* **TASK PROMPT**
Return only the lines from the top of the material through the line marked by "a plain mattress.", unaltered.

======== MATERIAL SUPPLIED

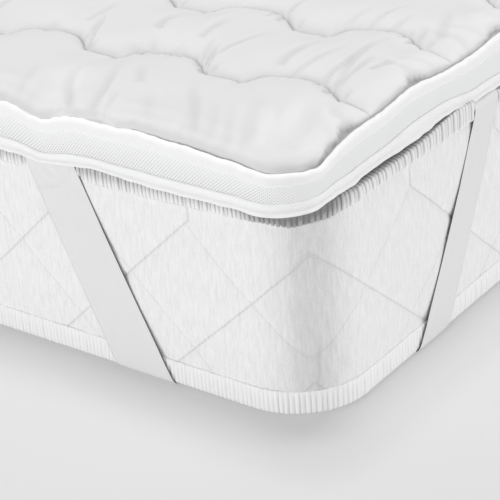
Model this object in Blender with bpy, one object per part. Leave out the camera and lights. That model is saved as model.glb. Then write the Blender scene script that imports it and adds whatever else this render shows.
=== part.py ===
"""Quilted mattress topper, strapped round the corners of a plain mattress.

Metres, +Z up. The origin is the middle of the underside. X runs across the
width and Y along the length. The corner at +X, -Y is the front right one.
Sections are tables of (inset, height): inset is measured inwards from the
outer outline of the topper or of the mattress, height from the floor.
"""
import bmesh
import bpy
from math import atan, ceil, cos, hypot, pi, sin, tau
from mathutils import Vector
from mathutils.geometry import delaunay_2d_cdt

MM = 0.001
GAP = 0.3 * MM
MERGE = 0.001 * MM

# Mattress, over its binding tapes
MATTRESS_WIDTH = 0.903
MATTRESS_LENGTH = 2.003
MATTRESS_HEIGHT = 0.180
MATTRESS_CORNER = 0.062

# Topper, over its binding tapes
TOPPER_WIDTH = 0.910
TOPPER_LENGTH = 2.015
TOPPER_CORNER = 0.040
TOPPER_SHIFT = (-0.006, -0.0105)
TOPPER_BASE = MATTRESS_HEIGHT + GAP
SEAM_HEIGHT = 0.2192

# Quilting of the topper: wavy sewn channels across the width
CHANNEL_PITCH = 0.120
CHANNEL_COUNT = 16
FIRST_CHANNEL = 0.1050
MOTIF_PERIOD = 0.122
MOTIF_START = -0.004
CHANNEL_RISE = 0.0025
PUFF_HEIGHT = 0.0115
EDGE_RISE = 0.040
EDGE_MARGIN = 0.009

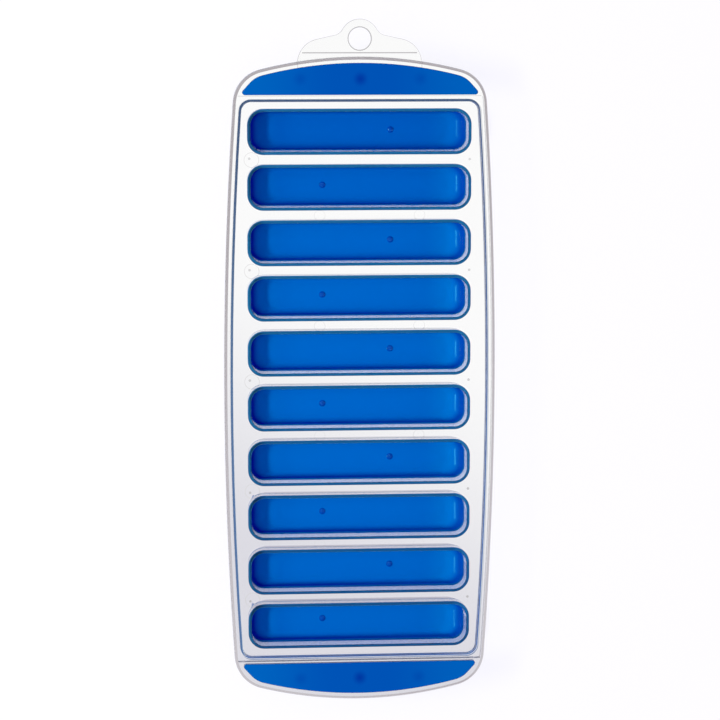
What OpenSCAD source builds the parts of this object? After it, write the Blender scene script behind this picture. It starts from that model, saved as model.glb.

================

* **WORKED ANSWER**
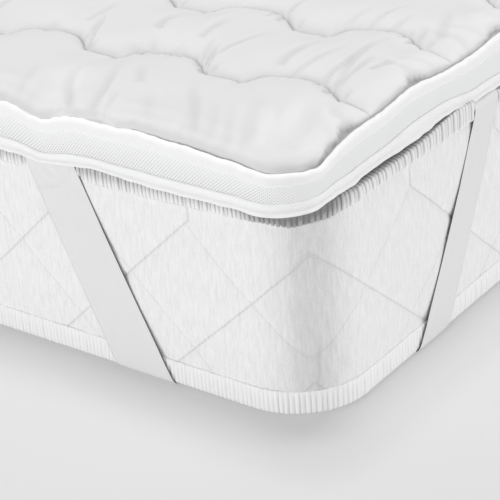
Model this object in Blender with bpy, one object per part. Leave out the camera and lights. That model is saved as model.glb. Then write the Blender scene script that imports it and adds whatever else this render shows.
=== part.py ===
"""Quilted mattress topper, strapped round the corners of a plain mattress.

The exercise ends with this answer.